House Majority Leader Dave Reed (R-Indiana) spoke of the 2017-18 House agenda and the opportunity to reshape how government operates and delivers services.

“When the national unemployment rate drops and the state rate grows exorbitantly, something is wrong and needs to be fixed. The House will focus on improving the business climate so employers can grow and create family-sustaining jobs and better careers for Pennsylvanians,” Reed said. “The House will also focus on improving educational opportunities and ensure our schools and employers work together so Pennsylvania students get a practical and useful education.” 

The leaders noted one of the biggest issues facing the state is the large deficit if nothing is changed in the budget. According to the Independent Fiscal Office and the Governor’s Office of the Budget, through natural growth, the state may face a $3 billion deficit if the current budget was to be adopted for the next fiscal year.

“Working Pennsylvanians pay the bills here, and we must always be mindful of those folks,” Reed said. “It’s time to take a hard look at wants versus needs, and we need to ensure our government protects our families from crime, educates our kids for today’s world, and fosters economic activity for everyone.”

Reed further spoke of an initiative embraced by the House Republican Caucus, but appealed to all of official Harrisburg to join in the effort to restructure government.

“While difficulties exist, we have a tremendous opportunity to move Pennsylvania forward together. Just reshuffling the deck to hold on to the status quo of the past won’t bring us a 21st century Pennsylvania. Now is the time to re-imagine and redesign government, our state and our future,” he said.

In his remarks, Turzai reminded members of the overriding message of the voters last year was to be mindful that they represent the 64,000 people of their districts, that they are their voice in Harrisburg.

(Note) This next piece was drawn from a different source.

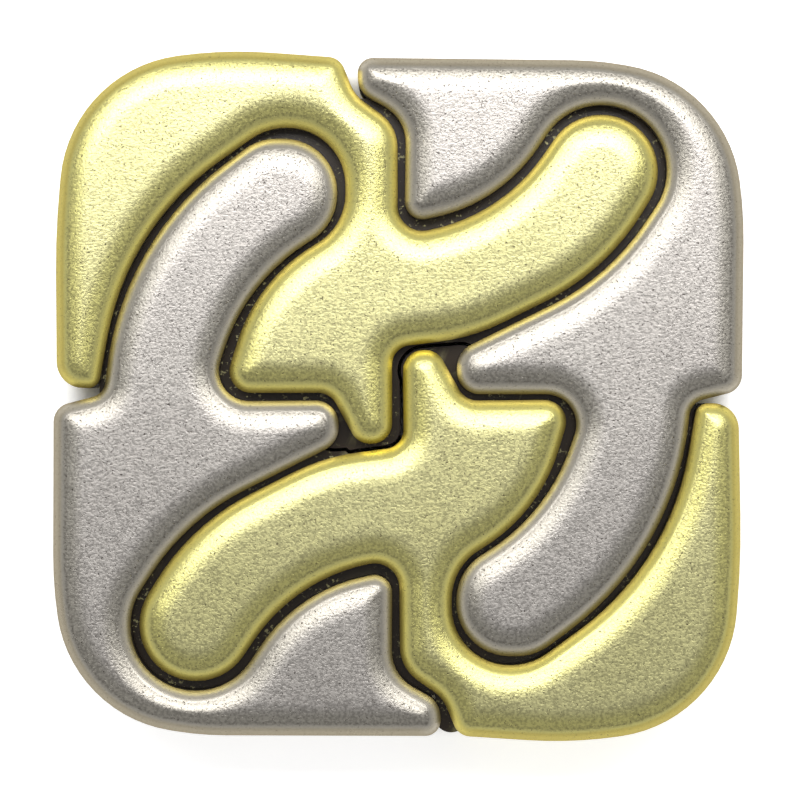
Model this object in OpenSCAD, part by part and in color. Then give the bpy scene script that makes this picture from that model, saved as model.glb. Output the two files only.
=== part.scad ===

“Our mandate comes from the people and the very residents of our communities,” Turzai said.  “That mandate is to move Pennsylvania forward without taking more money from the already over-burdened taxpayers.”

Following the oaths of office and remarks, the House voted to adopt the rules which govern how the body will operate. Some modifications of last session’s rules were made to clarify issues raised by members and leaders to help make the body more effective and efficient.  

Two new subcommittees will be created, bringing the total number of House subcommittees to 48:

  • Government and Financial Oversight in the Appropriations Committee.
  • Career and Technical Education in the Education Committee.

A notable rules change includes clarifying and strengthening the House Ethical Conduct Rules and the rights and responsibilities of the House Ethics Committee. The Ethics Committee is charged with addressing matters involving conflicts of interest or job-related misconduct by House members, staff and officers. The rule changes clarify and improve the Ethics Committee’s role and processes.

While preserving and reinforcing due process rights for anyone under investigation, the new rules will also clarify the burden of proof necessary at each stage of the process.

The changes protect the committee from being used to target political challengers prior to an election by prohibiting the initiation of complaints against any member within 60 days of an election in which the member is a candidate; however, those complaints would be taken up as soon as the election is over.

The new rules provide the committee with clarification on when it is permitted or required to hire independent counsel; when it is authorized to issue and enforce subpoenas; the timeframe in which the committee is required to act; and the committee’s authority to define potential sanctions.

Another change in the rules specifically authorizes the chairman and vice chairman of the Ethics Committee to request preparation of a resolution of expulsion if a member pleads guilty, pleads nolo contendere or is found guilty of an offense which “relates to the member’s conduct as a representative or which would render the member ineligible to the General Assembly under section 7 of Article II of the Constitution of Pennsylvania.” The resolution would then automatically be placed on the next session day’s voting calendar. A resolution would, as under the current rule, automatically be prepared in the name of the chairman and vice chairman of the Ethics Committee upon imposition of sentence for such an offense.

In another rules change, the House will have to wait at least six hours before it can vote on concurrence in Senate amendments, giving members time to review the changes.